Courts have chipped away at these broad interpretations which have developed historically, but cannot be validated in the legislative history of the law. Furthermore, different court decisions regarding enforceability of provisions, despite the attempt in this article to provide recognizable patterns, cannot be reconciled. In Texas, legislation is currently under appellate review that would impose tort liability on plans for decisions that adversely affect patient outcome. This year the U.S. Supreme Court will consider potential liability of a plan that provides incentives for physicians who restrict resources.
Radiologists, like clinicians, need to be familiar with such ramifications. Especially in risk-sharing arrangements (e.g., capitation), failure to provide or recommend necessary examinations may subject the physician, and not the insurance plan, to malpractice litigation. As Jacobson and Pomfret correctly note, only congressional legislation is likely to change the application of ERISA in today’s different health care circumstances. And with a powerful insurance lobby in Washington, such change will not come easily.

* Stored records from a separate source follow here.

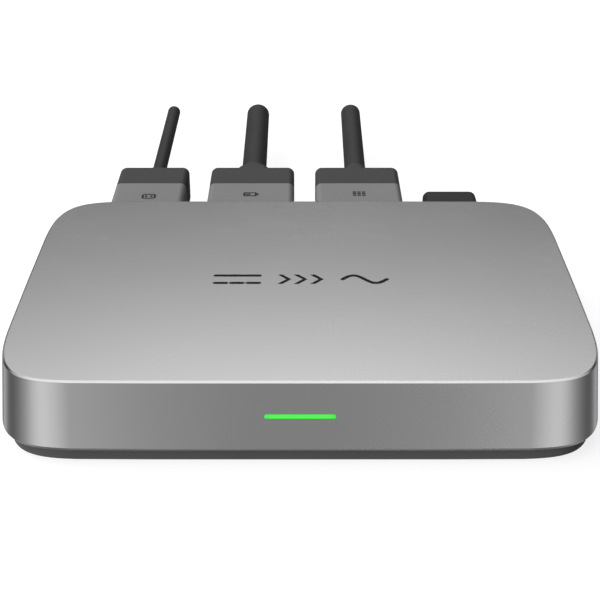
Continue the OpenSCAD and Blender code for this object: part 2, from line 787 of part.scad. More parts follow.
module solar_plug_housing() color(dark) plug_housing(solar_x, dc_w, solar_pins);
module solar_plug_cover() color(pale) plug_cover(solar_x, dc_w);
module solar_plug_boot() color(dark)
  plug_boot(solar_x, dc_w, solar_cable_r, solar_lean, root = [14, 13.8, 5]);
module solar_plug_contacts() color(brass) plug_contacts(solar_x, solar_pins);
module solar_plug_seal() color(rubber) plug_seal(solar_x, dc_w);
module solar_cable_jacket() color(jacket_black)
  cable_jacket(solar_x, solar_cable_r, solar_lean, solar_cable_end);
module solar_cable_cores() color(dc_core_red)
  cable_cores(solar_x, solar_lean, solar_cable_end, solar_cores, solar_pins);
module solar_latch() color(dark) latch(solar_x);
module solar_latch_pin() color(steel) latch_pin(solar_x);

top_shell();
base_plate();
case_gasket();
base_screws();
vent_plug();
light_guide();
led_board();
status_leds();
port_panel();
port_panel_gasket();
grid_socket();
battery_socket();
solar_socket();
grid_socket_pins();
battery_socket_pins();
solar_socket_pins();
antenna_cover();
antenna_board();
antenna_lead();
main_board();
board_screws();
control_board();
wireless_module();
dc_capacitors();
film_capacitors();
transformer_cores();
transformer_windings();
choke_cores();
choke_windings();
relays();
power_transistors();
transistor_clamps();
thermal_potting();
grid_plug_housing();
grid_plug_cover();
grid_plug_boot();
grid_plug_contacts();
grid_plug_seal();
grid_cable_jacket();
grid_cable_cores();
grid_latch();
grid_latch_pin();
battery_plug_housing();
battery_plug_cover();
battery_plug_boot();
battery_plug_contacts();
battery_plug_seal();
battery_cable_jacket();
battery_cable_cores();
battery_latch();
battery_latch_pin();
solar_plug_housing();
solar_plug_cover();
solar_plug_boot();
solar_plug_contacts();
solar_plug_seal();
solar_cable_jacket();
solar_cable_cores();
solar_latch();
solar_latch_pin();
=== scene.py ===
"""A flat power converter case with three cable plugs in its back wall.

The case lies on the floor, z = 0. Its front, with the light bar, faces -y, and the plugs and
the antenna cover are on the +y side. Shapes are in millimetres and become metres in new_mesh().
"""
import math

import bmesh
import bpy
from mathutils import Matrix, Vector


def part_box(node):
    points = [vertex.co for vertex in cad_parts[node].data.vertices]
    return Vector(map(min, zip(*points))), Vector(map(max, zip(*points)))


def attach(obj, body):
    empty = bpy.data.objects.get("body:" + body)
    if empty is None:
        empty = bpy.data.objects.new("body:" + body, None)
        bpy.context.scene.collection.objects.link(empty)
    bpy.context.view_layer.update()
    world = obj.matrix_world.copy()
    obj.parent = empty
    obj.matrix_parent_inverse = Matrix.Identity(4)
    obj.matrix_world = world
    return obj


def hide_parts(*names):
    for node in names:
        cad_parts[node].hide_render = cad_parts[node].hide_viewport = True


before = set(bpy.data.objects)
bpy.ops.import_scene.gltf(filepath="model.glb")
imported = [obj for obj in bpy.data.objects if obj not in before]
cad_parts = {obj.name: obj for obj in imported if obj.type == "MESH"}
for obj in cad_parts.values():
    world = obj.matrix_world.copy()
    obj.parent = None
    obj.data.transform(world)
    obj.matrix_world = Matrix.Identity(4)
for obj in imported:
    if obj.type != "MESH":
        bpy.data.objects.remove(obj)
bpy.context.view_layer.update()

MM = 0.001
PI = math.pi


# ------------------------------------------------------------------ shader graphs
def rgba(value):
    """A grey level or an RGB triple, as RGBA."""
    return (*value, 1) if isinstance(value, tuple) else (value, value, value, 1)


class Graph:
    """A node tree, with short ways to add nodes to it. Most methods return an output socket."""

    def __init__(self, tree):
        self.tree = tree

    def node(self, kind, **settings):
        node = self.tree.nodes.new("ShaderNode" + kind)
        for key, value in settings.items():
            setattr(node, key, value)
        return node

    def feed(self, node, values):
        """Links or sets the inputs of a node. A triple is taken as a colour."""
        for key, value in values.items():
            if isinstance(value, bpy.types.NodeSocket):
                self.tree.links.new(value, node.inputs[key])
            elif isinstance(value, tuple):
                node.inputs[key].default_value = rgba(value)
            else:
                node.inputs[key].default_value = value

    def coords(self, output="Object"):
        return self.node("TexCoord").outputs[output]

    def split(self, vector):
        node = self.node("SeparateXYZ")
        self.feed(node, {0: vector})
        return node.outputs

    def ramp(self, factor, stops, interpolation="LINEAR"):
        node = self.node("ValToRGB")
        node.color_ramp.interpolation = interpolation
        elements = node.color_ramp.elements
        while len(elements) > 1:
            elements.remove(elements[-1])
        elements[0].position = stops[0][0]
        elements[0].color = rgba(stops[0][1])
        for position, value in stops[1:]:
            elements.new(position).color = rgba(value)
        self.feed(node, {0: factor})
        return node.outputs[0]

    def math(self, operation, *values, clamp=False):
        node = self.node("Math", operation=operation, use_clamp=clamp)
        self.feed(node, dict(enumerate(values)))
        return node.outputs[0]

    def remap(self, value, span, to, smooth=False):
        """Maps the range span of a value onto the range to."""
        node = self.node("MapRange", interpolation_type="SMOOTHSTEP" if smooth else "LINEAR")
        self.feed(node, {"From Min": span[0], "From Max": span[1],
                         "To Min": to[0], "To Max": to[1], "Value": value})
        return node.outputs["Result"]

    def mix(self, factor, a, b, blend="MIX"):
        node = self.node("Mix", data_type="RGBA", blend_type=blend)
        self.feed(node, {0: factor, 6: a, 7: b})
        return node.outputs[2]

    def multiply(self, a, b):
        return self.mix(1.0, a, b, "MULTIPLY")

    def noise(self, vector, scale, detail=2.0, roughness=0.5, stretch=None):
        if stretch:
            mapping = self.node("Mapping")
            mapping.inputs["Scale"].default_value = stretch
            self.feed(mapping, {"Vector": vector})
            vector = mapping.outputs[0]
        node = self.node("TexNoise")
        self.feed(node, {"Scale": scale, "Detail": detail, "Roughness": roughness,
                         "Vector": vector})
        return node.outputs["Fac"]

    def bump(self, height, strength, depth):
        """A bumped normal, depth in millimetres."""
        node = self.node("Bump")
        self.feed(node, {"Strength": strength, "Distance": depth * MM, "Height": height})
        return node.outputs[0]


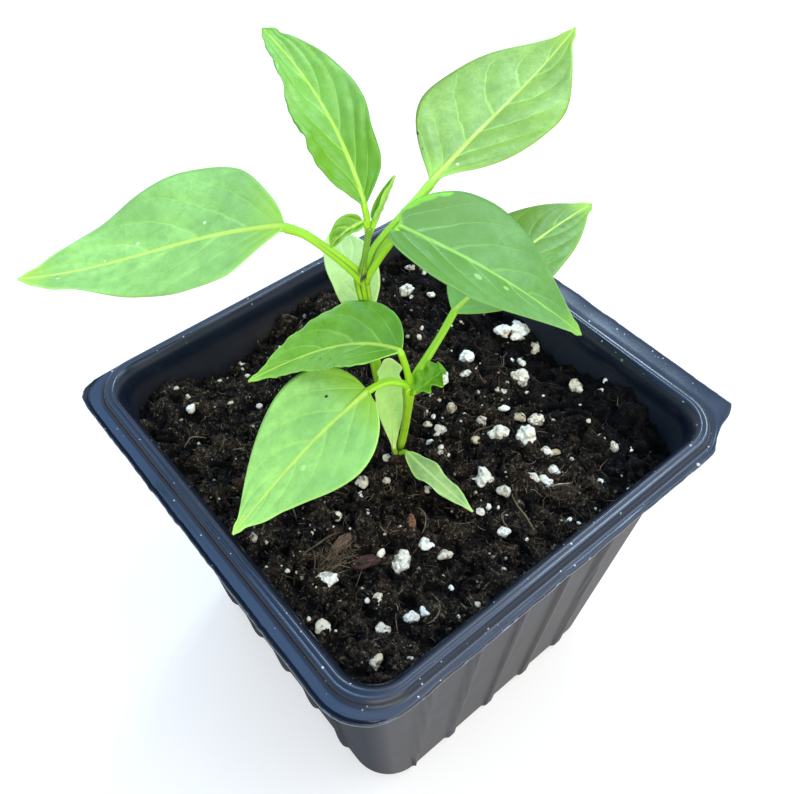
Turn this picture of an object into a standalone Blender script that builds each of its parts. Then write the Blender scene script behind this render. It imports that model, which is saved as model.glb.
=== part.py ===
"""A young chilli pepper plant in a square plastic nursery pot, in metres, +Z up.

The origin is the centre of the pot's underside, and the pot's sides lie along X and Y. The sizes and
places below are in millimetres, and make_object() turns them into metres. Leaves are named for where
they stand when the plant is seen from the pot's (-X, -Y) corner.
"""

import math
from typing import NamedTuple

import bmesh
import bpy
from mathutils import Matrix, Vector, noise
from mathutils.geometry import intersect_point_line

MM = 0.001
GAP = 0.35  # clearance between pieces that touch or grow together on the real plant

# Pot: a thermoformed shell. Half widths are measured from the pot's axis to a side.
POT_HEIGHT = 78.0
WALL = 0.8
FLOOR = 1.0
BASE_HALF = 33.5
WALL_TOP_HALF = 40.0
BASE_CORNER = 9.0
RIM_CORNER = 7.0
BEAD_HALF = 40.8
FLANGE_DROP = 1.5  # from the bead's crest down to the flat flange
LIP_DROP = 4.0  # from the bead's crest down to where the lip leaves the wall
# The rim's section over the top and back underneath: each point's distance out from the bead's half
# width, its change to the corner radius, and its height from the bead's crest
RIM_ABOVE = (
    (-1.3, -0.9, -1.3),
    (-0.5, 0.0, -0.15),
    (0.0, 0.4, 0.0),
    (0.7, 0.9, -0.1),
    (1.5, 1.5, 0.3 - FLANGE_DROP),
    (1.8, 1.7, -FLANGE_DROP),
)
RIM_BELOW = ((1.2, 1.0, -FLANGE_DROP - WALL), (0.3, 0.6, -1.0), (-0.3, 0.2, -1.3))
FLANGE_HALVES = (-45.2, 46.2, -44.2, 43.0)  # trimmed unevenly: -X, +X, -Y, +Y
RIB_DEPTH = 0.9
RIB_CREST = 1.3
RIB_FOOT = 2.9
RIB_PITCH = 11.4
RIB_COUNT = 5
RIB_SHIFT = -2.8  # the rib pattern sits off the middle of each side
RIB_TOP = 72.0
RIB_RUN_OUT = 1.2  # a rib slopes back into the wall over this height above its top
RIB_SLOPE = 1.0  # its raised face starts and ends this much nearer the base than its foot
BASE_CHAMFER = 1.5
BASE_INSET = 1.2  # the chamfer's width
INNER_FLOOR_INSET = 2.6
INNER_FILLET_TOP = 3.0
DRAIN_RADIUS = 4.0
DRAIN_OFFSET = 19.0
CORNER_POINTS = 6

# Potting mix
SOIL_LEVEL = 69.0
SOIL_EDGE_DROP = 3.0  # its lowest edge, where the narrowing pot has to clear it
SOIL_RINGS = 10
SOIL_SIDE_POINTS = 9
SOIL_CORNER_POINTS = 4
# Broad mounds and hollows of the surface: centre x, y, rise, spread
SOIL_SWELLS = (
    (-35, 34, 2.5, 10),
    (-16, 38, -4.0, 9),
    (6, 38, 2.5, 8),
    (40, -5, -3.0, 9),
    (36, -30, 3.5, 10),
    (30, 30, 1.5, 10),
)

# Stems: points up the middle with the radius there
MAIN_STEM = (
    ((-5.6, -5.2, 67.2), 0.80),
    ((-5.4, -5.0, 71.0), 0.80),
    ((-4.7, -3.1, 76.6), 0.85),
    ((-4.5, -0.2, 83.8), 0.90),
    ((-4.3, 2.1, 91.5), 0.95),
    ((-4.2, 3.2, 97.8), 1.00),
    ((-4.2, 4.0, 103.0), 1.05),
    ((-4.9, 3.8, 108.2), 1.15),
    ((-5.1, 3.3, 109.8), 0.95),
    ((-5.0, 2.8, 112.6), 0.50),
    ((-4.7, 2.0, 117.2), 0.48),
    ((-4.6, 1.6, 119.6), 0.60),
)
SIDE_SHOOT = (
    ((-4.6, -6.0, 74.2), 0.55),
    ((-4.7, -6.8, 81.0), 0.65),
    ((-5.6, -8.5, 88.9), 0.80),
    ((-6.8, -10.1, 95.4), 0.95),
)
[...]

A physician who is sued for malpractice by a patient whose benefit plan is covered under the provisions of ERISA:
a. will have his/her case conducted in state court.
b. will have his/her case conducted in federal court.
c. will have the option of having his/her case conducted in state or federal court.
d. can escape liability because of the preemption clause.
e. can be charged with a breach of fiduciary responsibility to the patient.